Emily describes just a few of the phone calls that she has received during her time as a foster mother, including a phone call in the middle of the night from a DHS supervisor who had a three-year-old girl who was in need of immediate placement after her mother was shot by her father. Other stories include children needing placement after traumatic events, and a newborn who needed to be moved from another foster care home.
These stories, Emily says, showcase the life of a foster parent, where a child’s security is cemented with a yes or a no by the foster parent. She goes on to explain that becoming a foster parent is a difficult choice, with no knowledge of who you might take in and when and the difficulties that arise from fostering a child and then having them leave your home.

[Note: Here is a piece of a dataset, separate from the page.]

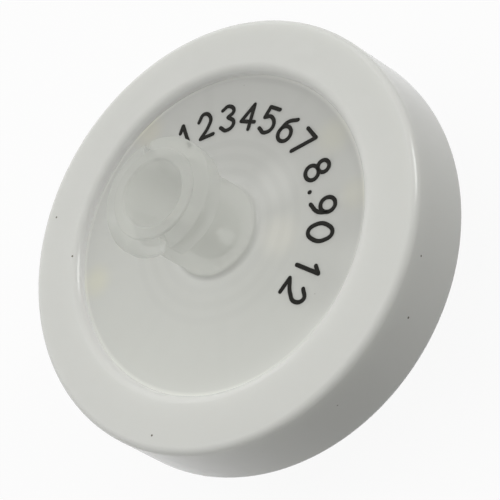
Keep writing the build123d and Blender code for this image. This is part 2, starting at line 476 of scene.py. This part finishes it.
# the hub is a closed shell of its own, sunk a little into the plate, so that the milky plate shows through it
hub = object_of(spun([
    (SOCKET_R + hub_low_z * SOCKET_SLOPE, hub_low_z, 0),
    (SOCKET_R, -MOUTH_CHAMFER, MOUTH_ROUNDING),
    (SOCKET_R + MOUTH_CHAMFER, 0, MOUTH_ROUNDING),
    (HUB_TIP_R, 0, HUB_TIP_ROUNDING),
    (HUB_FOOT_R, plate_z, HUB_FOOT_ROUNDING),
    (HUB_FOOT_R + HUB_FOOT_SPREAD, plate_z, 0),
    (HUB_FOOT_R + HUB_FOOT_SPREAD, hub_low_z, 0),
]), "hub")
for start_angle in LUG_START_ANGLES:
    combine(hub, object_of(lug(start_angle), "lug"), "UNION")

# the plate with its tongue, the chamber's roof and the grooves around the port
outline = [
    (PORT_R, SOCKET_BOTTOM_Z, 0),
    (SOCKET_R + SOCKET_BOTTOM_Z * SOCKET_SLOPE, SOCKET_BOTTOM_Z, SOCKET_BOTTOM_ROUNDING),
    (SOCKET_R + plate_z * SOCKET_SLOPE, plate_z, 0),
    (SEAT_R, plate_z, 0),
    (SEAT_R, tongue_z, 0),
    (SEAT_R - TONGUE_WIDTH, tongue_z, 0),
    (SEAT_R - TONGUE_WIDTH, PINCH_Z, 0),
    (CHAMBER_R, PINCH_Z, 0),
    (CHAMBER_R, prefilter_z, 0),
]
for ring_r in reversed(RING_RADII):
    outline += [
        (ring_r + GROOVE_WIDTH / 2, prefilter_z, GROOVE_FOOT_ROUNDING),
        (ring_r + GROOVE_WIDTH / 2, groove_top_z, GROOVE_TOP_ROUNDING),
        (ring_r - GROOVE_WIDTH / 2, groove_top_z, GROOVE_TOP_ROUNDING),
        (ring_r - GROOVE_WIDTH / 2, prefilter_z, GROOVE_FOOT_ROUNDING),
    ]
outline.append((PORT_R, prefilter_z, 0))
inlet = piece_of(spun(outline), "inlet_plate_and_hub")
combine(inlet, groove_cutter(GROOVE_COUNT, GROOVE_ANGLE, GROOVE_START_R, BRANCH_START_R,
                             prefilter_z - CUT_CLEARANCE, groove_top_z), "DIFFERENCE")
made = bmesh.new()
made.from_mesh(inlet.data)
made.from_mesh(hub.data)
made.to_mesh(inlet.data)
made.free()
bpy.data.objects.remove(hub)
smooth_over(inlet, HOUSING_CREASE_ANGLE)
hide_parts("inlet_housing")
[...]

But, she goes on to say, it is not a decision that she and her husband have ever regretted. She explains that foster children don’t have any say in what happens to them, and they go through tough times all by themselves. The least she can do, or the least any foster parent can do, Emily says, is to go through it with them, letting those children know that they are not alone. And as much as Emily and her husband give those children — that love and security and encouragement — through fostering, each child gives them lessons and memories to remember them by.
It’s not always easy to say goodbye, Emily admits, but she’s come to understand that foster kids need foster parents like her to make it through difficult times. So when the next call comes, asking Emily and her family to take in another child in need, she will say yes. She will take a child in, she will nurture them and give them stability, and she will cry when they leave. But she will always say yes to a foster kid.